Now they have become the ‘heritage networks’. Even while trying to decide whether to file this one under ‘laugh’ or ‘cry’, it’s hard to resist the thought that some bright individual, confronted by a vast and pervasive system of twisted copper, decided that the term ‘heritage’ might help to shunt a lame-duck asset towards the upper half of the balance sheet.

Old money, sunk costs, spare coppers
With the exception of the United States, where the basic telephone network was scarcely within the active purview of the government (not so much ‘Liberty Bell’ as ‘Ma Bell’), most developed countries saw these ‘heritage networks’ grow up under the auspices of the state. In the 1980s and 1990s, telco privatisation saw that this ‘heritage’ was sold wholesale on the equity markets. Reregulation and deregulation have added to the party by throwing them open to competition in the form of parallel networks and network re-use (unbundling).

Two factors serve to either constrain this line of thinking or temper the temptation to take it to extremes.

The first is that the taxpayers responsible for funding investment in the PSTN, now the ‘heritage network’, over a century or so were not adequately compensated with the sale of public networks and their operators to new shareholders on a near indiscriminate basis. Compounding this, the once-maligned ‘legacy network’ is now the platform for growth in broadband in a majority of western countries. This decrepit copper is an engine of xDSL.

That’s quite a handsome legacy. Likewise, it represents a squandered inheritance for a fair proportion of the world’s population.

Something old…
Polemics aside, it’s worth either embracing or exploding the ‘heritage network’ concept. GSM networks are legacy networks, but most new 3G operators would move mountains to secure them and their incumbent customers. Copper loops are legacy networks but they are a broadband battleground now. Satellite systems support legacy networks but still function and still attract the voracious interest of venture capitalists.

This could be the crucial differentiator. Few individuals or organisations would turn away a legacy if it was offered in good faith. When that legacy is reclassified with ‘heritage’ status, things change. All of a sudden, it needs investment to support and maintain. It’s weak and waning. It needs sympathy in order to survive.
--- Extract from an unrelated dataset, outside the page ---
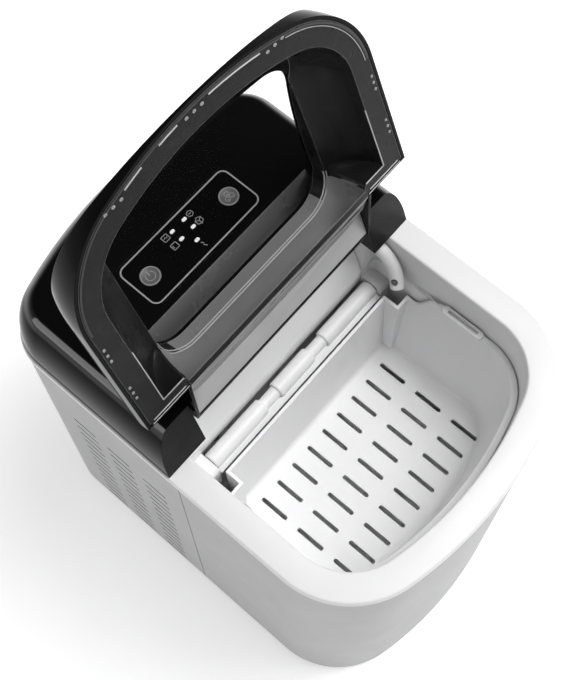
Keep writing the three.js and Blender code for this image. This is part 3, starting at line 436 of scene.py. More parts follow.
def glow(mat, strength):
    """A faint white light of the material's own."""
    bsdf = mat.node_tree.nodes["Principled BSDF"]
    bsdf.inputs["Emission Color"].default_value = (1, 1, 1, 1)
    bsdf.inputs["Emission Strength"].default_value = strength


def shoulder_shine(mat, stops, lowest=1.1, span=0.72):
    """Polish that follows the slope of the skin: the shoulder is glossier than the walls and the top.

    A stop is (how far the skin faces up, share of the span by which the refractive index rises).
    """
    nodes, links = mat.node_tree.nodes, mat.node_tree.links
    facing = nodes.new("ShaderNodeNewGeometry")
    split = nodes.new("ShaderNodeSeparateXYZ")
    links.new(facing.outputs["Normal"], split.inputs[0])
    scale = nodes.new("ShaderNodeValToRGB")
    bar = scale.color_ramp
    bar.elements[0].position, bar.elements[1].position = stops[0][0], stops[-1][0]
    for spot, _ in stops[1:-1]:
        bar.elements.new(spot)
    for element, (_, level) in zip(bar.elements, stops):
        element.color = (level, level, level, 1)
    links.new(split.outputs["Z"], scale.inputs["Fac"])
    index = nodes.new("ShaderNodeMath")
    index.operation = "MULTIPLY_ADD"
    index.inputs[1].default_value = span
    index.inputs[2].default_value = lowest
    links.new(scale.outputs["Color"], index.inputs[0])
    links.new(index.outputs["Value"], nodes["Principled BSDF"].inputs["IOR"])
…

On the face of it, legacy and heritage networks are the same thing. The difference is that the latter are halfway along the path to being put in a museum, along with their owner-operators. The former are what you’ve got and what you make the best of – or risk losing everything.

Almost everyone reading this will have experienced the sinking feeling when, on buying a new computer, you open the newspaper next day to see the new improved version of your ‘new’ PC being proudly displayed in advertisements and so on. If you carry on home you will, admittedly, possess a ‘legacy’ computer. If you remain dumbstruck and never touch the thing, you’ve got the heritage version.